Arriving in two busloads, staff and patients of the Polyclinic, a collective of physicians and specialist working under one roof, argued that they should be allowed to demolish the 89-year-old building for a new six-story medical facility. They asked the council for an exemption to the proposed rules (more info here), claiming that is their only option to meet the growing demand of ill patients.

“I request that you remove this parcel from the Pike/Pine overlay to allow us to expand the Polyclinic,” Lloyd David, CEO of the Polyclinic, said. A woman added, “If you change those rules, we will not be able to go forward.”

But their argument is disingenuous; the Polyclinic doesn’t need this parcel to expand.

They failed to mention that the Polyclinic owns another plot of land across the street, next to the Seattle First Baptist Church, which is currently used as an asphalt parking lot. After the meeting, Polyclinic president Rex Ochi acknowledged they own the parking lot but said constructing an expansion there would be virtually impossible due to existing city rules, which don’t allow medical office buildings on the site.

However, reached by phone today, Council Member Sally Clark, which chairs the city’s land-use committee, says the city council could modify rules for the parking lot site to allow a medical clinic.

What if the council changed the rules? Ochi still resists.
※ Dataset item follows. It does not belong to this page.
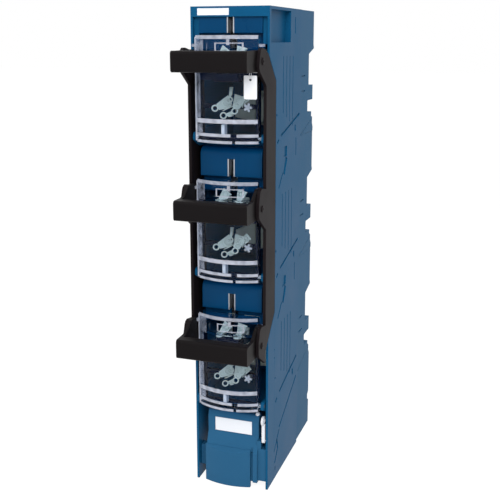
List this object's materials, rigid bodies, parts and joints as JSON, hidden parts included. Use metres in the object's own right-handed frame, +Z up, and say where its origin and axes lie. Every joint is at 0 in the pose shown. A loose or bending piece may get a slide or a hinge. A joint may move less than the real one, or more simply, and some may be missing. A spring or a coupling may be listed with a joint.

Even if the council did change the rules, he says, the Polyclinic still won’t build behind the church. “I don’t think we are interested in an exchange,” he said.

Dunn pointed out to the council that the legislation to protect old buildings “has been in the works longer before they purchased the building.” The Polyclinic bought the 20,000 square foot building last June for $6.25 million dollars (far more than the county’s appraised value of $2.2 million).